Certains milieux politiques et idéologiques français sont en retard de plus de deux décennies sur le reste du monde et cela explique l’isolement total de Paris dans sa gestion chaotique d’une manipulation surannée que beaucoup de pays ont toutes les peines du monde à saisir ou comprendre.
Au lendemain du 11 septembre 2001, certains publicistes classés ou se prétendant comme des néo-conservateurs extrémistes ont tenté de manipuler l’opinion US avec une question bête et simple:
Why do they hate us?*…en se référant faussement aux extrémistes musulmans mais visant bien au-delà de cette catégorie soutenue, encouragée et armée par le Monde dit libre pour terrasser l’ogre soviétique (et maintenant la Chine). La question est en apparence naïve mais relève d’une manipulation d’une opinion qui ne ne sait presque rien sur ce qui ce passe. Cette question presque puérile mais fort étudiée a provoqué des trillions de dollars de pertes, une demi-douzaine de guerres, nourri une corruption aux proportions astronomiques, annihilé les libertés individuelles et collectives des populations du monde dit libre et a abouti à une crise systémique totale avec situation de blocage.
En 2020, quelques figures du paysage audiovisuel français reprennent la même réthorique en affirmant sans rire que c’est la France, sa civilisation et ses valeurs qui dérangent alors qu’ils oublient que la guerre en Syrie, un épisode de la manipulation du Printemps arabe, a définitivement mis fin à la pertinence de l’outil du terrorisme islamiste comme moyen d’hégémonie géostratégique des grandes puissances du monde dit libre. En termes plus simples, cet outil ne fait plus recette et a fini par être abandonné pour se focaliser sur une guerre froide 2.0 pour faire face à la Chine et à la Russie.
Ce retard de compréhension des élites autoproclamées squattant en permanence l’appareil de propagande français démontre l’incapacité et le manque d’imagination des élites au pouvoir oligarchique fermé gérant la France comme une multinationale.
Ce retard s’illustre encore par le choix de la chaîne qatarie Al-Jazeera pour l’entretien d’Emmanuel Macron visant à calmer les craintes des gros actionnaires vis à vis des appels au boycott mais également la substitution de la France aux États-Unis comme l’incarnation du diable dans certains pays à majorité musulmane.

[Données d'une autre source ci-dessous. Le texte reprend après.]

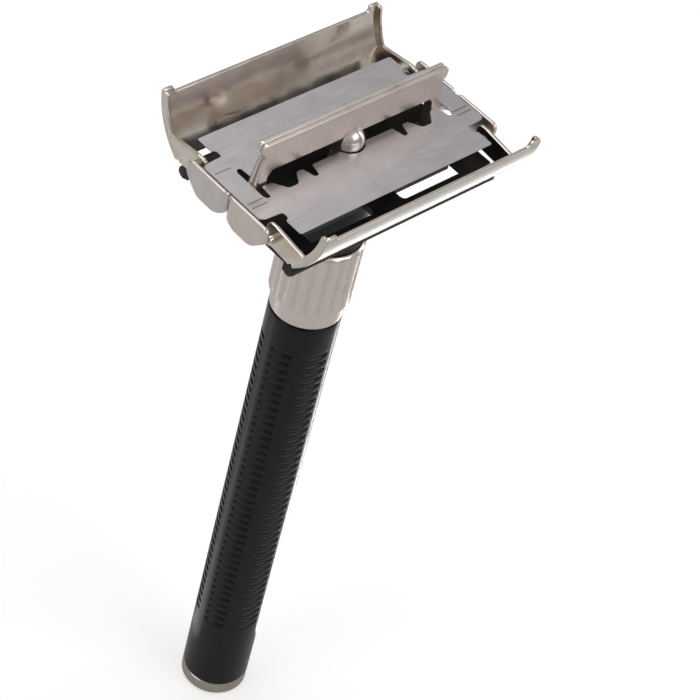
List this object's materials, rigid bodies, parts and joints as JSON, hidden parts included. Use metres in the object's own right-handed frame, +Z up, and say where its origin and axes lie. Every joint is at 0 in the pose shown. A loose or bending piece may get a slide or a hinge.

Il est vrai que l’usage unique au monde par le microcosme politico-mediatique français du terme très inapproprié « djihadiste » à des fins de nuisances idéologiques et propagandistes hostiles à l’Islam n’aide pas trop à l’amélioration de cette image dégradée.
La chaîne Al-Jazeera est l’une des plus controversées au monde après son rôle fort ambigu dans les événements ayant secoué le Moyen-Orient entre les années 2000 et 2007 puis lors du « printemps arabe ». Son influence est loin d’égaler celle qu’elle avait lors de l’invasion de l’Irak et cette chaîne n’est aujourd’hui qu’une chaîne parmi des milliers d’autres chaînes arabes en perte totale d’influence face à l’émergence des chaînes d’information iraniennes mais surtout- et c’est un phénomène fort récent- turques.
Le problème est que les problèmes internes et notamment sociétaux en France n’intéressent pas grand monde à l’étranger. La perception globale du discours de Macron sur son concept marketing du « séparatisme » islamique puis l’affaire dite des caricatures de l’outil Agit-Prop « Charlie Hebdo » n’est pas celle d’une guerre contre le terrorisme islamiste, soutenu en sous-main du reste par le gouvernement de Paris, mais celle d’un véritable sacrilège contre l’Islam. D’où la réaction des opinions dans de nombreux pays musulmans et la dégradation totale de l’image de la France dans ces pays, y compris ceux éloignés de la sphère d’influence française.
En réalité, Macron commence à apprendre la dure leçon de la Realpolitik à l’international, laquelle est totalement différente des manipulations et autres compromis entre copains-copines à l’intérieur du pays. L’échec patent du reconfinement illustre d’ailleurs bien l’autisme absolu de la secte au pouvoir en France.
Ce n’est pas une tâche aisée de concilier ou de ratisser large en vue d’échéances électorales importantes. Le rappel à l’ordre des emirs du Golfe, grands financiers de France, sonne la fin de la récréation mais certains diront que le mal est fait. Cela pose la question d’une remise en cause de la fâcheuse tendance au nombrilisme des élites intellectuelles françaises qui évoluent en milieu fermé et qui jugent le monde à l’aune d’une banlieue d’une ville étendue de France (syndrome du prisonnier et de la souris) alors qu’elles sont largement dépassées par la réalité d’un monde complexe et en constant changement.